All material below is to be reproduced exactly.
## Start DATASET SECTION
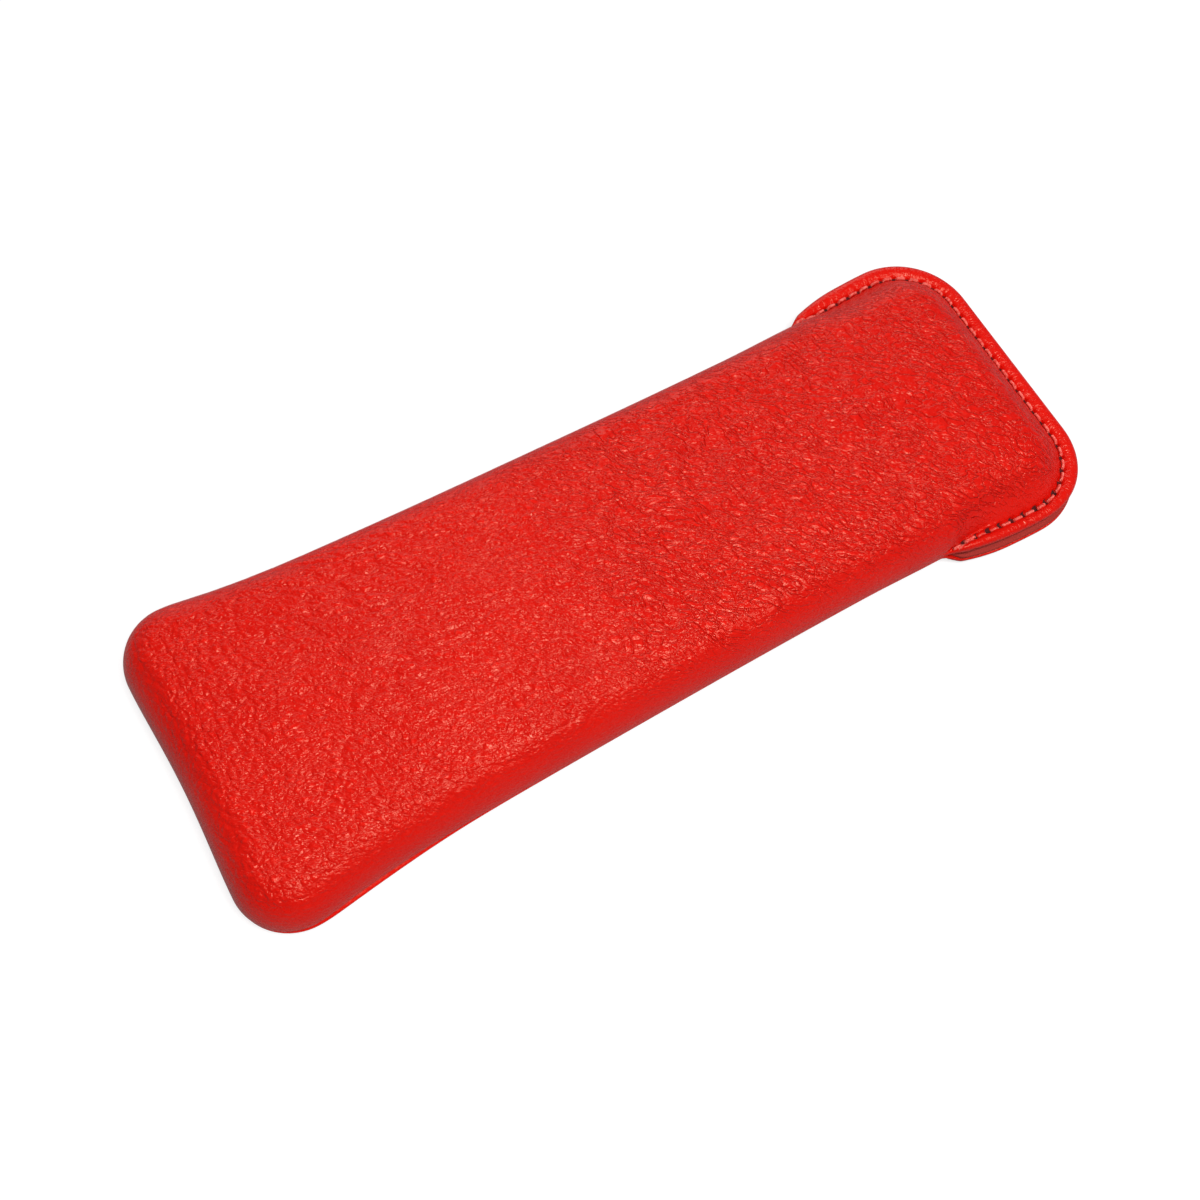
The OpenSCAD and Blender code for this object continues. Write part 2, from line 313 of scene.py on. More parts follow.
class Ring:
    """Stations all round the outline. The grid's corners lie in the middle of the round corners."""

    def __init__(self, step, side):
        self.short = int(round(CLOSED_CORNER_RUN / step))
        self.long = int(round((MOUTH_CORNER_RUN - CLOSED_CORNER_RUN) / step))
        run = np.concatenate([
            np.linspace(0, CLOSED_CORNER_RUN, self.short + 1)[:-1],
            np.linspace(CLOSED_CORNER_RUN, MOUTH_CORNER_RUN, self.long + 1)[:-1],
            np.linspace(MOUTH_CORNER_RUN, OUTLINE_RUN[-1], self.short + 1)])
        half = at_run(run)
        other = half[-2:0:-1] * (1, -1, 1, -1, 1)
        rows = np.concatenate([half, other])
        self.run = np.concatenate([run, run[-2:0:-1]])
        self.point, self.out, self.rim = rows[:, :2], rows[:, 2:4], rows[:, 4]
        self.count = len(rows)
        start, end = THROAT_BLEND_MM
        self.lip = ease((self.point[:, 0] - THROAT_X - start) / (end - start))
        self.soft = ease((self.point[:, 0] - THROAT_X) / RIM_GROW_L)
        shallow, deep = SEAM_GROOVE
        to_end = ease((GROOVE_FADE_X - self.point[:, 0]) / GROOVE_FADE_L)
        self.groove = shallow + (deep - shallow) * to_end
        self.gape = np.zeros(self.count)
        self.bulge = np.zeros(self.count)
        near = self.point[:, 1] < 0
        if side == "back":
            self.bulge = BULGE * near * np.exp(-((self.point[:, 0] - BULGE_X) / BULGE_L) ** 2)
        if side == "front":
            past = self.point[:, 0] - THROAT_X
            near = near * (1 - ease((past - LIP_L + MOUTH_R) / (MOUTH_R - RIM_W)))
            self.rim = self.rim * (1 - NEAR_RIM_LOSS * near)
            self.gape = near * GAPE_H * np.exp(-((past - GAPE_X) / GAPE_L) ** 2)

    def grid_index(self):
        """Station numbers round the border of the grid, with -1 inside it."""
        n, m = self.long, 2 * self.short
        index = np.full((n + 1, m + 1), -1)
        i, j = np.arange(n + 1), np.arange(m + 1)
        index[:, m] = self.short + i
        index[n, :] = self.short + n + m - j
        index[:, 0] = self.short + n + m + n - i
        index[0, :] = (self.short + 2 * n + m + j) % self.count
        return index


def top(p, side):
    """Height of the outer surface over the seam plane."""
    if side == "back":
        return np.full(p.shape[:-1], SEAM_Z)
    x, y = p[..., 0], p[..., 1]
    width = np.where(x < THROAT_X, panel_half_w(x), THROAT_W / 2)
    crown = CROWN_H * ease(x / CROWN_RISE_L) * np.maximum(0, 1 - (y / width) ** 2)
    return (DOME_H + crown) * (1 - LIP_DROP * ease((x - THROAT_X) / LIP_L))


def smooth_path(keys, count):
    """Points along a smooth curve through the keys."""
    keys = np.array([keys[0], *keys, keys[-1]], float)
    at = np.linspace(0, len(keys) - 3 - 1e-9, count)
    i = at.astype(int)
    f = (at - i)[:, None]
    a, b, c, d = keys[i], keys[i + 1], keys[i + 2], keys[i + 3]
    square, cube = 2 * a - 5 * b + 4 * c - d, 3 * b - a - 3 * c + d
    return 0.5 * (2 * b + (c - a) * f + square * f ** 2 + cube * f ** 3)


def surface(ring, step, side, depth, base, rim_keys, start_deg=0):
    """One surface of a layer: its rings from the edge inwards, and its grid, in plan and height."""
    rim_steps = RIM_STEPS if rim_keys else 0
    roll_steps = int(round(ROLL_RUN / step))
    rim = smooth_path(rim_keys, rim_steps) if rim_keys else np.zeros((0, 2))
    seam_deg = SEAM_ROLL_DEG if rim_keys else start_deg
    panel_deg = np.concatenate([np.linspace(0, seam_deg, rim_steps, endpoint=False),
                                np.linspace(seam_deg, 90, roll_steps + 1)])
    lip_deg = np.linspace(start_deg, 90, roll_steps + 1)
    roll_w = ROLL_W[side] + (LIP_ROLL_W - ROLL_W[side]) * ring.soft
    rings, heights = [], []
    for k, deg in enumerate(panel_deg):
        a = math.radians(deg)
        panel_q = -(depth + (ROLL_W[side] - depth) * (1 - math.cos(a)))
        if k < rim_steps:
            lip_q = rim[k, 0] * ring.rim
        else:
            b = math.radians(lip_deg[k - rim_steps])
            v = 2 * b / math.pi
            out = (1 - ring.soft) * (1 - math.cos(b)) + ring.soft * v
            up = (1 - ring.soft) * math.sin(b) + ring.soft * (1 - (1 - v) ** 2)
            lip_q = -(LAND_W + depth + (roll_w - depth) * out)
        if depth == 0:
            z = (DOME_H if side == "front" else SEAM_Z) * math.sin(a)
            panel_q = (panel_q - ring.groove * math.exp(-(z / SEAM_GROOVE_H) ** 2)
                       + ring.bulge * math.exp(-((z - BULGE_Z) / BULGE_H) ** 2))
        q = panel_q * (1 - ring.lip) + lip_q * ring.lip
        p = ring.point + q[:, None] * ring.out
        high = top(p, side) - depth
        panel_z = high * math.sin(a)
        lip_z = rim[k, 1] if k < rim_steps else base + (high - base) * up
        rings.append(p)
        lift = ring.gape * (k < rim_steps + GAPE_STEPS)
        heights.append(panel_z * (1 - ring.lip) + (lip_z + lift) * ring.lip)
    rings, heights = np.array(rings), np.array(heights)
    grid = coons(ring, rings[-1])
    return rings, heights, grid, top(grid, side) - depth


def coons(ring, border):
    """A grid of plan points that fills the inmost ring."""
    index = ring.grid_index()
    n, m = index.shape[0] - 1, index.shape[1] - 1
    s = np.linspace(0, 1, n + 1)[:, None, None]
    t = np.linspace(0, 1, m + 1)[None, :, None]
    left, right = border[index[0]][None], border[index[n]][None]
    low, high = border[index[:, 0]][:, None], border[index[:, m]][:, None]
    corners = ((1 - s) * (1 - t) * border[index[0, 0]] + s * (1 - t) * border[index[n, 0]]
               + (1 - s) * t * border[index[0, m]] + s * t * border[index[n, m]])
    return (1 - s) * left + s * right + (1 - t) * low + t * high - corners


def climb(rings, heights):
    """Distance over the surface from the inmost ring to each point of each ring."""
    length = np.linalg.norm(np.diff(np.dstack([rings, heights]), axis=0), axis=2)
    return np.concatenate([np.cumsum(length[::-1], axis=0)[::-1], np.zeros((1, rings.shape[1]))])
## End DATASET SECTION
**RESULT**
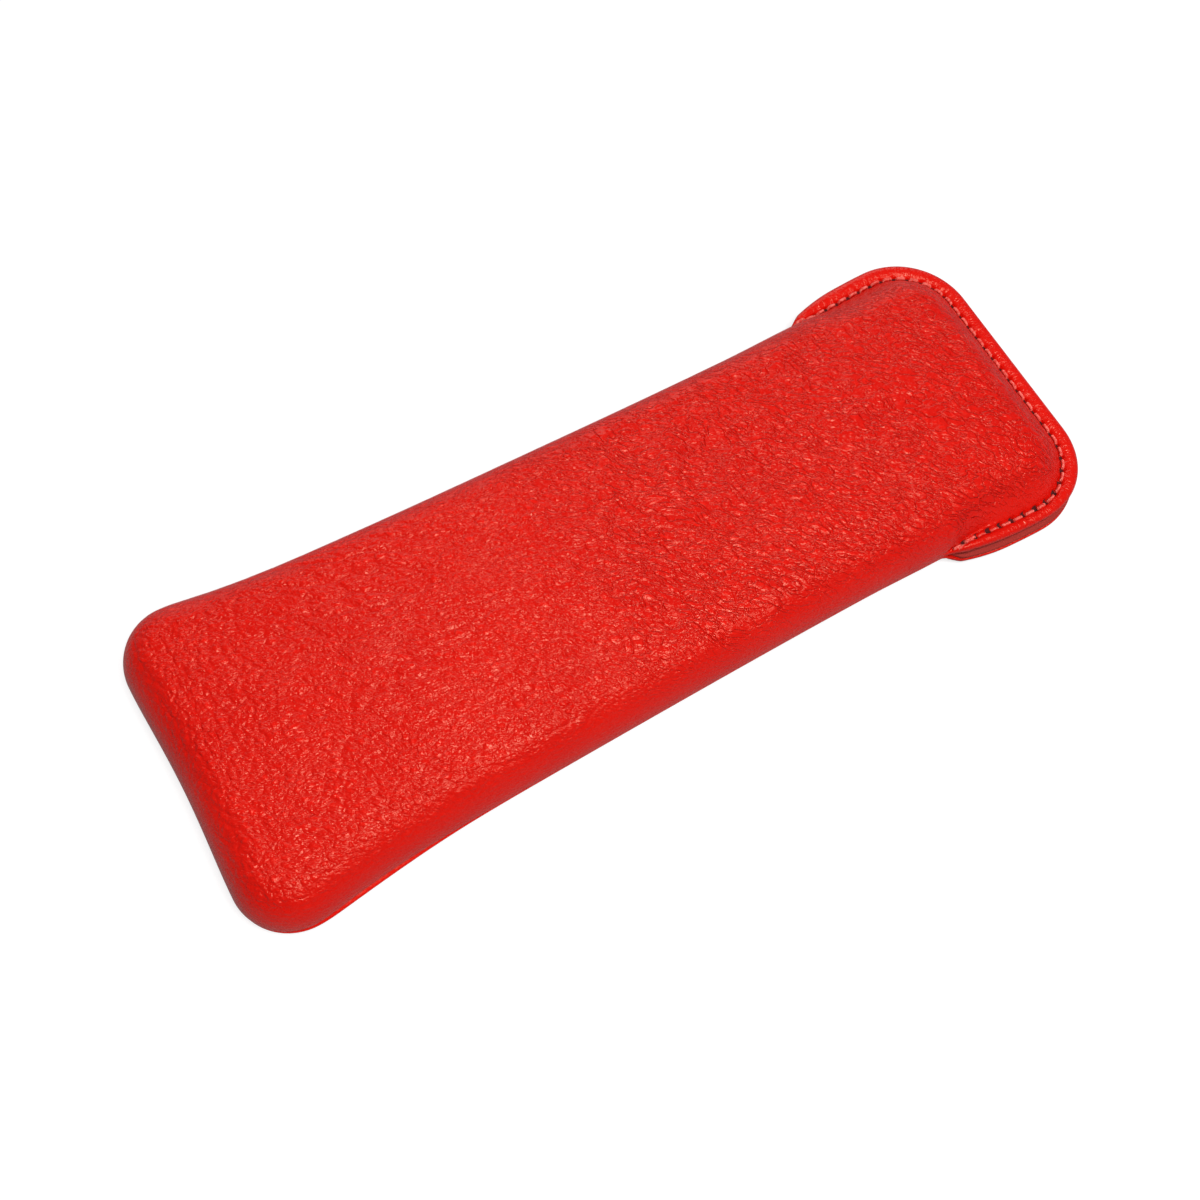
The OpenSCAD and Blender code for this object continues. Write part 2, from line 313 of scene.py on. More parts follow.
class Ring:
    """Stations all round the outline. The grid's corners lie in the middle of the round corners."""

    def __init__(self, step, side):
        self.short = int(round(CLOSED_CORNER_RUN / step))
        self.long = int(round((MOUTH_CORNER_RUN - CLOSED_CORNER_RUN) / step))
        run = np.concatenate([
            np.linspace(0, CLOSED_CORNER_RUN, self.short + 1)[:-1],
            np.linspace(CLOSED_CORNER_RUN, MOUTH_CORNER_RUN, self.long + 1)[:-1],
            np.linspace(MOUTH_CORNER_RUN, OUTLINE_RUN[-1], self.short + 1)])
        half = at_run(run)
        other = half[-2:0:-1] * (1, -1, 1, -1, 1)
        rows = np.concatenate([half, other])
        self.run = np.concatenate([run, run[-2:0:-1]])
        self.point, self.out, self.rim = rows[:, :2], rows[:, 2:4], rows[:, 4]
        self.count = len(rows)
        start, end = THROAT_BLEND_MM
        self.lip = ease((self.point[:, 0] - THROAT_X - start) / (end - start))
        self.soft = ease((self.point[:, 0] - THROAT_X) / RIM_GROW_L)
        shallow, deep = SEAM_GROOVE
        to_end = ease((GROOVE_FADE_X - self.point[:, 0]) / GROOVE_FADE_L)
        self.groove = shallow + (deep - shallow) * to_end
        self.gape = np.zeros(self.count)
        self.bulge = np.zeros(self.count)
        near = self.point[:, 1] < 0
        if side == "back":
            self.bulge = BULGE * near * np.exp(-((self.point[:, 0] - BULGE_X) / BULGE_L) ** 2)
        if side == "front":
            past = self.point[:, 0] - THROAT_X
            near = near * (1 - ease((past - LIP_L + MOUTH_R) / (MOUTH_R - RIM_W)))
            self.rim = self.rim * (1 - NEAR_RIM_LOSS * near)
            self.gape = near * GAPE_H * np.exp(-((past - GAPE_X) / GAPE_L) ** 2)

    def grid_index(self):
        """Station numbers round the border of the grid, with -1 inside it."""
        n, m = self.long, 2 * self.short
        index = np.full((n + 1, m + 1), -1)
        i, j = np.arange(n + 1), np.arange(m + 1)
        index[:, m] = self.short + i
        index[n, :] = self.short + n + m - j
        index[:, 0] = self.short + n + m + n - i
        index[0, :] = (self.short + 2 * n + m + j) % self.count
        return index


def top(p, side):
    """Height of the outer surface over the seam plane."""
    if side == "back":
        return np.full(p.shape[:-1], SEAM_Z)
    x, y = p[..., 0], p[..., 1]
    width = np.where(x < THROAT_X, panel_half_w(x), THROAT_W / 2)
    crown = CROWN_H * ease(x / CROWN_RISE_L) * np.maximum(0, 1 - (y / width) ** 2)
    return (DOME_H + crown) * (1 - LIP_DROP * ease((x - THROAT_X) / LIP_L))


def smooth_path(keys, count):
    """Points along a smooth curve through the keys."""
    keys = np.array([keys[0], *keys, keys[-1]], float)
    at = np.linspace(0, len(keys) - 3 - 1e-9, count)
    i = at.astype(int)
    f = (at - i)[:, None]
    a, b, c, d = keys[i], keys[i + 1], keys[i + 2], keys[i + 3]
    square, cube = 2 * a - 5 * b + 4 * c - d, 3 * b - a - 3 * c + d
    return 0.5 * (2 * b + (c - a) * f + square * f ** 2 + cube * f ** 3)


def surface(ring, step, side, depth, base, rim_keys, start_deg=0):
    """One surface of a layer: its rings from the edge inwards, and its grid, in plan and height."""
    rim_steps = RIM_STEPS if rim_keys else 0
    roll_steps = int(round(ROLL_RUN / step))
    rim = smooth_path(rim_keys, rim_steps) if rim_keys else np.zeros((0, 2))
    seam_deg = SEAM_ROLL_DEG if rim_keys else start_deg
    panel_deg = np.concatenate([np.linspace(0, seam_deg, rim_steps, endpoint=False),
                                np.linspace(seam_deg, 90, roll_steps + 1)])
    lip_deg = np.linspace(start_deg, 90, roll_steps + 1)
    roll_w = ROLL_W[side] + (LIP_ROLL_W - ROLL_W[side]) * ring.soft
    rings, heights = [], []
    for k, deg in enumerate(panel_deg):
        a = math.radians(deg)
        panel_q = -(depth + (ROLL_W[side] - depth) * (1 - math.cos(a)))
        if k < rim_steps:
            lip_q = rim[k, 0] * ring.rim
        else:
            b = math.radians(lip_deg[k - rim_steps])
            v = 2 * b / math.pi
            out = (1 - ring.soft) * (1 - math.cos(b)) + ring.soft * v
            up = (1 - ring.soft) * math.sin(b) + ring.soft * (1 - (1 - v) ** 2)
            lip_q = -(LAND_W + depth + (roll_w - depth) * out)
        if depth == 0:
            z = (DOME_H if side == "front" else SEAM_Z) * math.sin(a)
            panel_q = (panel_q - ring.groove * math.exp(-(z / SEAM_GROOVE_H) ** 2)
                       + ring.bulge * math.exp(-((z - BULGE_Z) / BULGE_H) ** 2))
        q = panel_q * (1 - ring.lip) + lip_q * ring.lip
        p = ring.point + q[:, None] * ring.out
        high = top(p, side) - depth
        panel_z = high * math.sin(a)
        lip_z = rim[k, 1] if k < rim_steps else base + (high - base) * up
        rings.append(p)
        lift = ring.gape * (k < rim_steps + GAPE_STEPS)
        heights.append(panel_z * (1 - ring.lip) + (lip_z + lift) * ring.lip)
    rings, heights = np.array(rings), np.array(heights)
    grid = coons(ring, rings[-1])
    return rings, heights, grid, top(grid, side) - depth


def coons(ring, border):
    """A grid of plan points that fills the inmost ring."""
    index = ring.grid_index()
    n, m = index.shape[0] - 1, index.shape[1] - 1
    s = np.linspace(0, 1, n + 1)[:, None, None]
    t = np.linspace(0, 1, m + 1)[None, :, None]
    left, right = border[index[0]][None], border[index[n]][None]
    low, high = border[index[:, 0]][:, None], border[index[:, m]][:, None]
    corners = ((1 - s) * (1 - t) * border[index[0, 0]] + s * (1 - t) * border[index[n, 0]]
               + (1 - s) * t * border[index[0, m]] + s * t * border[index[n, m]])
    return (1 - s) * left + s * right + (1 - t) * low + t * high - corners


def climb(rings, heights):
    """Distance over the surface from the inmost ring to each point of each ring."""
    length = np.linalg.norm(np.diff(np.dstack([rings, heights]), axis=0), axis=2)
    return np.concatenate([np.cumsum(length[::-1], axis=0)[::-1], np.zeros((1, rings.shape[1]))])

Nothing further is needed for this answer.